What a country to defend! The Southwest seems an almost foreign empire to my Eastern eyes, with its magical mountains, its sweeping deserts, its rich towns, its beautiful ranches. At a girls’ school that I visited, every child learns Spanish from the first grade, and the children at table sang Spanish songs as easily as English. A far cry from the tight green and white villages of New England, the 18th century elegance of Virginia, the tense clanginess of Chicago and Detroit, the cosmopolitanism of New York. But all America – one Reich, one Volk – but one common belief in certain principles, one common passion for freedom.

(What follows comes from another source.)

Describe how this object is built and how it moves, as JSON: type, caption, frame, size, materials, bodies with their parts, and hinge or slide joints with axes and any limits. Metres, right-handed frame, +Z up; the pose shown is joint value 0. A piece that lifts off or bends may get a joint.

I’ve talked with a lot of Army men, officers and privates, here and in other camps in the Southwest about Lindbergh. Funny, I find many industrialists and a great many women who are Lindbergh enthusiasts. Not yet an Army man. Their viewpoint was about summed up in the words of one officer:

Even if he thinks that way, he shouldn’t give expression to his thoughts. Not now. Maybe we misunderstand him, but it’s no time for people not to be very clear. No time for defeatism.


Out here pioneering days are not yet ancient history. Sam Houston’s son was just appointed the other day to fill out a term in the Senate. He’s very old, but his name in the papers was a reminder of how new this country is.

Yet, in Dallas, I stopped between planes to shop for a couple of hours in the finest store for women’s clothes off Fifth Avenue. The Southwest stimulates a wholly artificial sense of youth and daring. I bought a hat I would have rejected in New York as much too bright, and shipped the dull one I was wearing home. When I looked at the label, it said, “John Fredericks.” That master hat-maker always seemed a little too frivolous for me, in New York, but not at all so in Texas.

I shall now put it on and move to Abilene.